> [Challenge]: Collect all the lines that mention the word "bodies".

> [Data shown]:

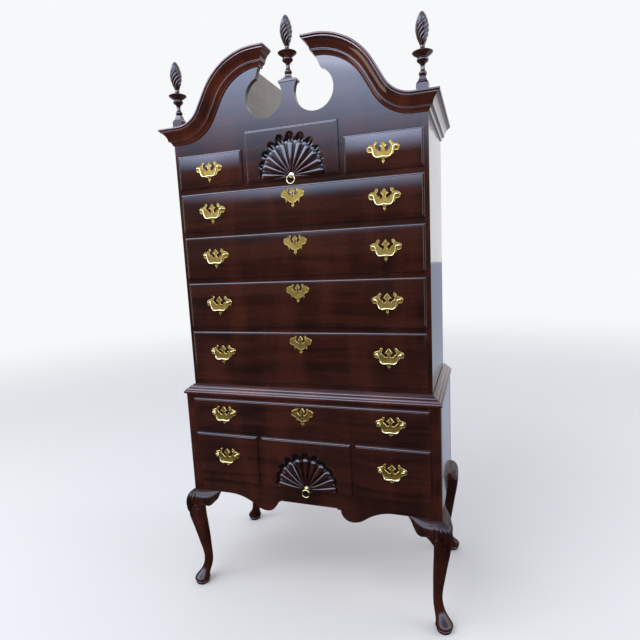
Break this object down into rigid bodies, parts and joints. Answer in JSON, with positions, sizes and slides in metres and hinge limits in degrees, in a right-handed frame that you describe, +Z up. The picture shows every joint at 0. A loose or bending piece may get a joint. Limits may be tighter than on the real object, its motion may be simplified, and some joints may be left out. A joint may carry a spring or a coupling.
{
  "type": "highboy chest on stand",
  "caption": "Bonnet-top highboy: lipped drawers with brass bails in two stacked cases, scrolled pediment with flame finials, carved shells, cabriole legs.",
  "frame": {"origin": "on the floor, under the middle of the case", "axes": "+X to the object's right seen from the front, -Y towards the front where the drawers open, +Z up"},
  "size_m": [1.029, 0.544, 2.097],
  "materials": {
    "case_wood": "polished reddish-brown mahogany-like hardwood",
    "front_wood": "polished figured hardwood drawer fronts",
    "rail_wood": "polished hardwood rails, plain runners behind",
    "carved_wood": "polished carved hardwood",
    "lining_wood": "plain unpolished secondary softwood",
    "brass": "polished brass with a light patina"
  },
  "bodies": {
    "case": {"cabriole_legs": "carved_wood", "knee_blocks": "carved_wood", "scalloped_apron": "case_wood", "lower_carcase": "case_wood", "waist_moulding": "case_wood", "upper_sides_and_back": "case_wood", "upper_rails_and_runners": "rail_wood", "scroll_board": "case_wood", "bonnet": "lining_wood", "swan_neck_cornice": "case_wood", "flame_finials": "carved_wood"},
    "upper_fifth": {"upper_fifth_front": "front_wood", "upper_fifth_box": "lining_wood", "upper_fifth_brass": "brass"},
    "upper_fifth_left_bail": {"upper_fifth_left_bail": "brass"},
    "upper_fifth_right_bail": {"upper_fifth_right_bail": "brass"},
    "upper_fourth": {"upper_fourth_front": "front_wood", "upper_fourth_box": "lining_wood", "upper_fourth_brass": "brass"},
    "upper_fourth_left_bail": {"upper_fourth_left_bail": "brass"},
    "upper_fourth_right_bail": {"upper_fourth_right_bail": "brass"},
    "upper_third": {"upper_third_front": "front_wood", "upper_third_box": "lining_wood", "upper_third_brass": "brass"},
    "upper_third_left_bail": {"upper_third_left_bail": "brass"},
    "upper_third_right_bail": {"upper_third_right_bail": "brass"},
    "upper_second": {"upper_second_front": "front_wood", "upper_second_box": "lining_wood", "upper_second_brass": "brass"},
    "upper_second_left_bail": {"upper_second_left_bail": "brass"},
    "upper_second_right_bail": {"upper_second_right_bail": "brass"},
    "top_left": {"top_left_front": "front_wood", "top_left_box": "lining_wood", "top_left_brass": "brass"},
    "top_left_bail": {"top_left_bail": "brass"},
    "top_right": {"top_right_front": "front_wood", "top_right_box": "lining_wood", "top_right_brass": "brass"},
    "top_right_bail": {"top_right_bail": "brass"},
    "top_shell": {"top_shell_front": "front_wood", "top_shell_box": "lining_wood", "top_shell_brass": "brass"},
    "top_shell_ring": {"top_shell_ring": "brass"},
    "lower_long": {"lower_long_front": "front_wood", "lower_long_box": "lining_wood", "lower_long_brass": "brass"},
    "lower_long_left_bail": {"lower_long_left_bail": "brass"},
    "lower_long_right_bail": {"lower_long_right_bail": "brass"},
    "lower_left": {"lower_left_front": "front_wood", "lower_left_box": "lining_wood", "lower_left_brass": "brass"},
    "lower_left_bail": {"lower_left_bail": "brass"},
    "lower_right": {"lower_right_front": "front_wood", "lower_right_box": "lining_wood", "lower_right_brass": "brass"},
    "lower_right_bail": {"lower_right_bail": "brass"},
    "lower_shell": {"lower_shell_front": "front_wood", "lower_shell_box": "lining_wood", "lower_shell_brass": "brass"},
    "lower_shell_ring": {"lower_shell_ring": "brass"}
  },
  "joints": [
    {"name": "upper_fifth_slide", "type": "slide", "parent": "case", "child": "upper_fifth", "axis": [0, -1, 0], "range_m": [0, 0.33]},
    {"name": "upper_fifth_left_bail_swing", "type": "hinge", "parent": "upper_fifth", "child": "upper_fifth_left_bail", "pos_m": [-0.314, -0.2349, 0.97325], "axis": [-1, 0, 0], "range_deg": [-8, 110]},
    {"name": "upper_fifth_right_bail_swing", "type": "hinge", "parent": "upper_fifth", "child": "upper_fifth_right_bail", "pos_m": [0.314, -0.2349, 0.97325], "axis": [-1, 0, 0], "range_deg": [-8, 110]},
    {"name": "upper_fourth_slide", "type": "slide", "parent": "case", "child": "upper_fourth", "axis": [0, -1, 0], "range_m": [0, 0.33]},
    {"name": "upper_fourth_left_bail_swing", "type": "hinge", "parent": "upper_fourth", "child": "upper_fourth_left_bail", "pos_m": [-0.314, -0.2349, 1.158], "axis": [-1, 0, 0], "range_deg": [-8, 110]},
    {"name": "upper_fourth_right_bail_swing", "type": "hinge", "parent": "upper_fourth", "child": "upper_fourth_right_bail", "pos_m": [0.314, -0.2349, 1.158], "axis": [-1, 0, 0], "range_deg": [-8, 110]},
    {"name": "upper_third_slide", "type": "slide", "parent": "case", "child": "upper_third", "axis": [0, -1, 0], "range_m": [0, 0.33]},
    {"name": "upper_third_left_bail_swing", "type": "hinge", "parent": "upper_third", "child": "upper_third_left_bail", "pos_m": [-0.314, -0.2349, 1.33225], "axis": [-1, 0, 0], "range_deg": [-8, 110]},
    {"name": "upper_third_right_bail_swing", "type": "hinge", "parent": "upper_third", "child": "upper_third_right_bail", "pos_m": [0.314, -0.2349, 1.33225], "axis": [-1, 0, 0], "range_deg": [-8, 110]},
    {"name": "upper_second_slide", "type": "slide", "parent": "case", "child": "upper_second", "axis": [0, -1, 0], "range_m": [0, 0.33]},
    {"name": "upper_second_left_bail_swing", "type": "hinge", "parent": "upper_second", "child": "upper_second_left_bail", "pos_m": [-0.314, -0.2349, 1.494], "axis": [-1, 0, 0], "range_deg": [-8, 110]},
    {"name": "upper_second_right_bail_swing", "type": "hinge", "parent": "upper_second", "child": "upper_second_right_bail", "pos_m": [0.314, -0.2349, 1.494], "axis": [-1, 0, 0], "range_deg": [-8, 110]},
    {"name": "top_left_slide", "type": "slide", "parent": "case", "child": "top_left", "axis": [0, -1, 0], "range_m": [0, 0.33]},
    {"name": "top_left_bail_swing", "type": "hinge", "parent": "top_left", "child": "top_left_bail", "pos_m": [-0.314, -0.2349, 1.64025], "axis": [-1, 0, 0], "range_deg": [-8, 110]},
    {"name": "top_right_slide", "type": "slide", "parent": "case", "child": "top_right", "axis": [0, -1, 0], "range_m": [0, 0.33]},
    {"name": "top_right_bail_swing", "type": "hinge", "parent": "top_right", "child": "top_right_bail", "pos_m": [0.314, -0.2349, 1.64025], "axis": [-1, 0, 0], "range_deg": [-8, 110]},
    {"name": "top_shell_slide", "type": "slide", "parent": "case", "child": "top_shell", "axis": [0, -1, 0], "range_m": [0, 0.33]},
    {"name": "top_shell_ring_swing", "type": "hinge", "parent": "top_shell", "child": "top_shell_ring", "pos_m": [0, -0.2349, 1.5845], "axis": [-1, 0, 0], "range_deg": [-8, 170]},
    {"name": "lower_long_slide", "type": "slide", "parent": "case", "child": "lower_long", "axis": [0, -1, 0], "range_m": [0, 0.33]},
    {"name": "lower_long_left_bail_swing", "type": "hinge", "parent": "lower_long", "child": "lower_long_left_bail", "pos_m": [-0.318, -0.2579, 0.741], "axis": [-1, 0, 0], "range_deg": [-8, 110]},
    {"name": "lower_long_right_bail_swing", "type": "hinge", "parent": "lower_long", "child": "lower_long_right_bail", "pos_m": [0.318, -0.2579, 0.741], "axis": [-1, 0, 0], "range_deg": [-8, 110]},
    {"name": "lower_left_slide", "type": "slide", "parent": "case", "child": "lower_left", "axis": [0, -1, 0], "range_m": [0, 0.33]},
    {"name": "lower_left_bail_swing", "type": "hinge", "parent": "lower_left", "child": "lower_left_bail", "pos_m": [-0.318, -0.2579, 0.573], "axis": [-1, 0, 0], "range_deg": [-8, 110]},
    {"name": "lower_right_slide", "type": "slide", "parent": "case", "child": "lower_right", "axis": [0, -1, 0], "range_m": [0, 0.33]},
    {"name": "lower_right_bail_swing", "type": "hinge", "parent": "lower_right", "child": "lower_right_bail", "pos_m": [0.318, -0.2579, 0.573], "axis": [-1, 0, 0], "range_deg": [-8, 110]},
    {"name": "lower_shell_slide", "type": "slide", "parent": "case", "child": "lower_shell", "axis": [0, -1, 0], "range_m": [0, 0.33]},
    {"name": "lower_shell_ring_swing", "type": "hinge", "parent": "lower_shell", "child": "lower_shell_ring", "pos_m": [0, -0.2579, 0.4675], "axis": [-1, 0, 0], "range_deg": [-8, 170]}
  ]
}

> [Written response]:
Break this object down into rigid bodies, parts and joints. Answer in JSON, with positions, sizes and slides in metres and hinge limits in degrees, in a right-handed frame that you describe, +Z up. The picture shows every joint at 0. A loose or bending piece may get a joint. Limits may be tighter than on the real object, its motion may be simplified, and some joints may be left out. A joint may carry a spring or a coupling.
  "bodies": {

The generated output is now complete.